The novel concept of a conducting polymer gate enables switchable high-Q nonlocal resonances in organic metasurfaces within the visible/NIR regime.

## Key findings

- PEDOT-based conducting polymer gates can block optical leakage and enable high-Q Mie collective lattice resonances (Q up to 25).
- Redox reactions allow reversible switching between 'closed' and 'opened' gate states, controlling resonance activation and elimination.
- This approach achieves a 16-fold improvement in Q-factors compared to previous organic metasurfaces in the visible/NIR range.

## Abstract

Organic metasurfaces based on conducting polymers are emerging as new opportunities for active nano‐optic devices, but their tunable plasmonic resonances are limited to infrared wavelengths (≥960 nm) and mainly with low quality‐factors (Q < 2).
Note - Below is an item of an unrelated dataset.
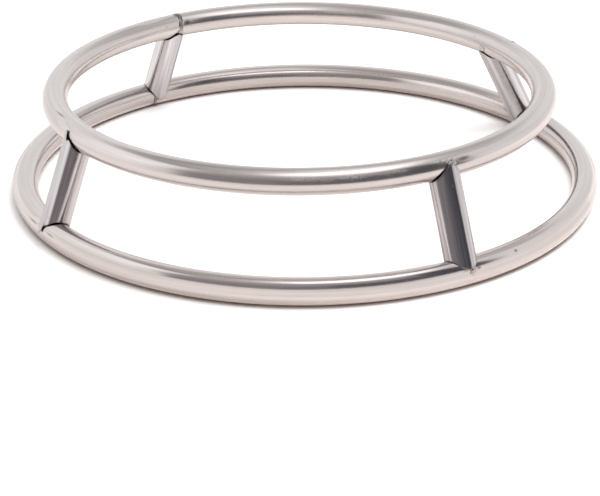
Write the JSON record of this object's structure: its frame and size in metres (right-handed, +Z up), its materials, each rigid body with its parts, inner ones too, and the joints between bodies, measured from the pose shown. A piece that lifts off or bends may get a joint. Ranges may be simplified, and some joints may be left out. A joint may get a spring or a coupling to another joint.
{
  "type": "wok ring",
  "caption": "Welded tube stand of two hoops, a smaller above a larger, joined by leaning struts; it steadies a round-bottomed wok over a hob burner.",
  "frame": {"origin": "middle of the lower hoop, on the surface that it stands on", "axes": "+Z up, from the lower hoop to the upper; -Y towards the front, as pictured; +X to the right"},
  "size_m": [0.236, 0.236, 0.045],
  "materials": {
    "ring_steel": "polished stainless tube with faint lengthwise draw lines and light scuffs",
    "strut_steel": "mill-finish stainless tube with lengthwise draw lines",
    "weld_steel": "small tack welds and dressed seam welds, with straw and brown heat tint"
  },
  "bodies": {
    "root": {"lower_ring": "ring_steel", "upper_ring": "ring_steel", "lower_ring_seam_weld": "weld_steel", "upper_ring_seam_weld": "weld_steel", "strut_front_right": "strut_steel", "strut_back_right": "strut_steel", "strut_back_left": "strut_steel", "strut_front_left": "strut_steel", "tack_front_right_foot_outer": "weld_steel", "tack_front_right_foot_inner": "weld_steel", "tack_front_right_head_outer": "weld_steel", "tack_front_right_head_inner": "weld_steel", "tack_back_right_foot_outer": "weld_steel", "tack_back_right_foot_inner": "weld_steel", "tack_back_right_head_outer": "weld_steel", "tack_back_right_head_inner": "weld_steel", "tack_back_left_foot_outer": "weld_steel", "tack_back_left_foot_inner": "weld_steel", "tack_back_left_head_outer": "weld_steel", "tack_back_left_head_inner": "weld_steel", "tack_front_left_foot_outer": "weld_steel", "tack_front_left_foot_inner": "weld_steel", "tack_front_left_head_outer": "weld_steel", "tack_front_left_head_inner": "weld_steel"}
  },
  "joints": []
}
Here we propose the concept of a “conducting polymer gate” to endow organic metasurfaces with switchable high‐Q nonlocal resonances within the visible/NIR‐I regime (640–950 nm). Poly(3,4‐ethylenedioxythiophene) (PEDOT) is integrated into organic dielectric nanocylinder lattices and serves as a gate that controls optical leakage from the nanocylinders to the substrate. The quasi‐metallic PEDOT blocks such leakage channel and induces light confinement within the dielectric nanocylinders despite their low refractive index (n
die < 1.7). This facilitates the generation of Mie collective lattice resonances (CLRs) at the air superstrate with Q‐factor reaching 25, which is ∼16 times higher than previously reported organic metasurfaces near this spectral regime. Converting the PEDOT into its dielectric state opens the leakage channel and eliminates the CLRs, which can be reversibly switched by redox reactions. The concept of conducting polymer‐gated optical confinement in low‐index nanostructures provides new routes for intelligent nano‐optics including dynamic nonlocal metasurfaces.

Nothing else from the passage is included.